* Start SUPPLIED MATERIAL *

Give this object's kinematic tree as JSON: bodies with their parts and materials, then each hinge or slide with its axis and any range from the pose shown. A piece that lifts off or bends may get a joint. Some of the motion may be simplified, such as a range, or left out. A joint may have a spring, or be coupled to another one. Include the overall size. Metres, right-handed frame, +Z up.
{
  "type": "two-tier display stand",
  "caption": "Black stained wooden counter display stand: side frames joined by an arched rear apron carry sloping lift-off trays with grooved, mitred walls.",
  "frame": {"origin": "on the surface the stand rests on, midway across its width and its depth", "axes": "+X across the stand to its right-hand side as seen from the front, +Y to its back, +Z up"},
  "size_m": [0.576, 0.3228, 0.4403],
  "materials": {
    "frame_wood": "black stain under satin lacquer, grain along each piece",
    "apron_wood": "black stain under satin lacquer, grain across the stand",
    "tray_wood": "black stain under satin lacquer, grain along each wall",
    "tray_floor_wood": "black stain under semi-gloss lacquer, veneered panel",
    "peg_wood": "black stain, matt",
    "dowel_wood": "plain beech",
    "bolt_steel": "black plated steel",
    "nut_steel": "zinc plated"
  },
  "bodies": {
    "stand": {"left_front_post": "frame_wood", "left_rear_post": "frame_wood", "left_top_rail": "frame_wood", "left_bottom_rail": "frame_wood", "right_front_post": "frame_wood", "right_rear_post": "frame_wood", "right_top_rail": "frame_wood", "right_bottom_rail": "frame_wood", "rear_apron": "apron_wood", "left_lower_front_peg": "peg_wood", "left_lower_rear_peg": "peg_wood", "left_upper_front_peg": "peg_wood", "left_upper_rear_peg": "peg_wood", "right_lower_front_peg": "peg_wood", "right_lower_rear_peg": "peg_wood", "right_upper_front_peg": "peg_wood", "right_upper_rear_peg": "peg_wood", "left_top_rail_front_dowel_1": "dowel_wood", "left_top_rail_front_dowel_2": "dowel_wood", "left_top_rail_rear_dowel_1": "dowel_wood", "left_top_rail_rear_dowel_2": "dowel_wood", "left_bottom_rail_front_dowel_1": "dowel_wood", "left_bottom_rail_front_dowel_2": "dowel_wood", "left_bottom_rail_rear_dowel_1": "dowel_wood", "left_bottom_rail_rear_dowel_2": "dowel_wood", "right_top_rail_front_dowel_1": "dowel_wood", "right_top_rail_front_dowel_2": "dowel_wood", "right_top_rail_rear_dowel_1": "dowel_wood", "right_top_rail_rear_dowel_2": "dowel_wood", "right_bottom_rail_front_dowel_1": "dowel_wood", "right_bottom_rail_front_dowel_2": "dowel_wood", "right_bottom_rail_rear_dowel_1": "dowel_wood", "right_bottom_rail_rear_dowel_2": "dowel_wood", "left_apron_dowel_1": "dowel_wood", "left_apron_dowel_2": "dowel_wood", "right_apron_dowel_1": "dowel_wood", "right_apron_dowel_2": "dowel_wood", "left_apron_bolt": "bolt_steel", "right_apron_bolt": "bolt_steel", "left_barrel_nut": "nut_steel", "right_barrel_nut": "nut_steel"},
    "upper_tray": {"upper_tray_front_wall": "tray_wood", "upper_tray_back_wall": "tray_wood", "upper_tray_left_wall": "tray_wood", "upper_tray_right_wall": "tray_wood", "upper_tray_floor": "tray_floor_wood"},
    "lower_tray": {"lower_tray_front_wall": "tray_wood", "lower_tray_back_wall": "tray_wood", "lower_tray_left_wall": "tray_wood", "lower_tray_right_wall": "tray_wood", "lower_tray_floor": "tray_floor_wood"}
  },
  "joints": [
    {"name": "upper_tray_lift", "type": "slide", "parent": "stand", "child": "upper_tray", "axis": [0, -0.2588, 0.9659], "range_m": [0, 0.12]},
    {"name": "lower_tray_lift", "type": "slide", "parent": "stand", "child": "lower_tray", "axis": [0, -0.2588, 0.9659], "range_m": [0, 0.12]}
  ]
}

* End SUPPLIED MATERIAL *
* Start SUPPLIED MATERIAL *

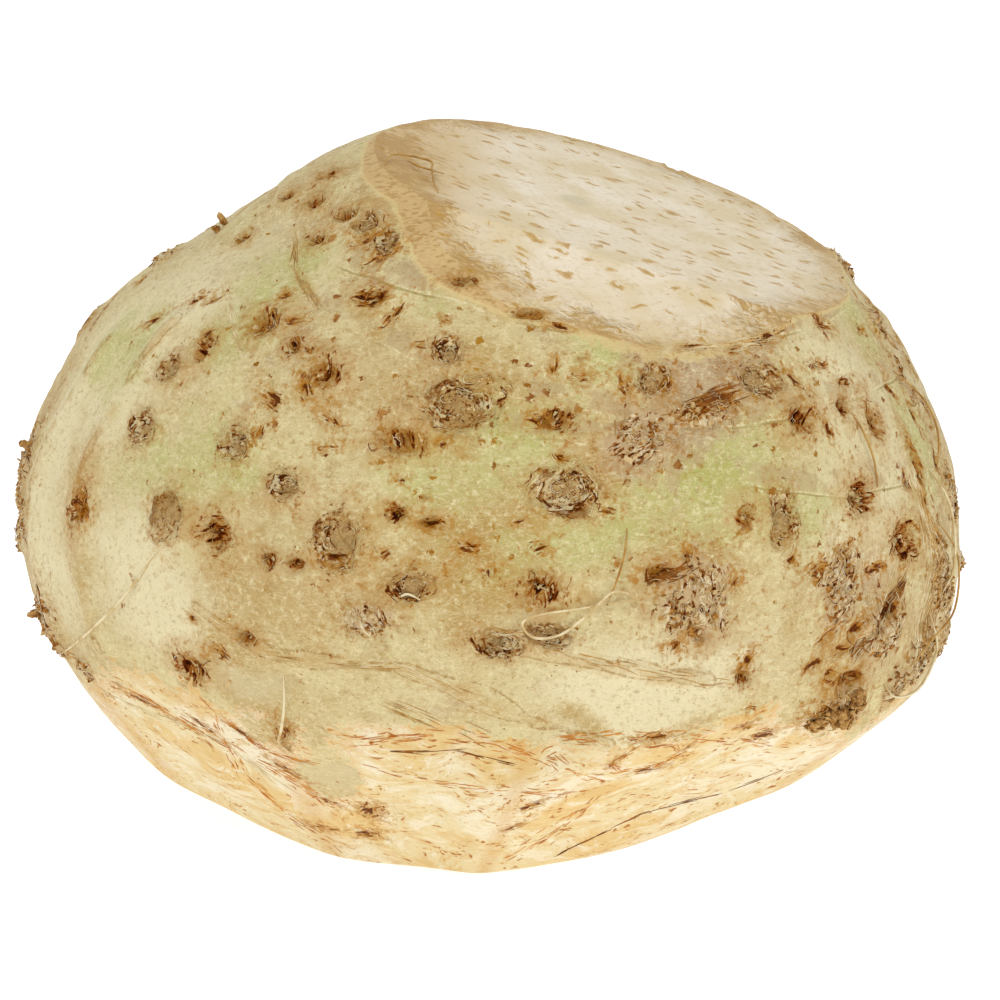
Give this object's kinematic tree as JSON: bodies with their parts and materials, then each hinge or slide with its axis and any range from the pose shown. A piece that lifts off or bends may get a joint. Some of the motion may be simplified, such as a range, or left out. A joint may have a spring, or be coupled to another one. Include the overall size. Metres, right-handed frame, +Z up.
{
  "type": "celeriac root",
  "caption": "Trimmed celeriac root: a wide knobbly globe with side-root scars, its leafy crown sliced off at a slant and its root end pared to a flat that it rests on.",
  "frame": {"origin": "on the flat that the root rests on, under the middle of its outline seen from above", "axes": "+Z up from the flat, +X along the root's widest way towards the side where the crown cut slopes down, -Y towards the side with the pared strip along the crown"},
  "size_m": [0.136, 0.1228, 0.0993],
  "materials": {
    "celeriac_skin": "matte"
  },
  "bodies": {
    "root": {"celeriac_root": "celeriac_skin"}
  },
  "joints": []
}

* End SUPPLIED MATERIAL *

* DIRECTIVE:
Gather up every line from the listing above in which the word "axis" occurs.

* RESULT OF THE EXERCISE:
Give this object's kinematic tree as JSON: bodies with their parts and materials, then each hinge or slide with its axis and any range from the pose shown. A piece that lifts off or bends may get a joint. Some of the motion may be simplified, such as a range, or left out. A joint may have a spring, or be coupled to another one. Include the overall size. Metres, right-handed frame, +Z up.
    {"name": "upper_tray_lift", "type": "slide", "parent": "stand", "child": "upper_tray", "axis": [0, -0.2588, 0.9659], "range_m": [0, 0.12]},
    {"name": "lower_tray_lift", "type": "slide", "parent": "stand", "child": "lower_tray", "axis": [0, -0.2588, 0.9659], "range_m": [0, 0.12]}
Give this object's kinematic tree as JSON: bodies with their parts and materials, then each hinge or slide with its axis and any range from the pose shown. A piece that lifts off or bends may get a joint. Some of the motion may be simplified, such as a range, or left out. A joint may have a spring, or be coupled to another one. Include the overall size. Metres, right-handed frame, +Z up.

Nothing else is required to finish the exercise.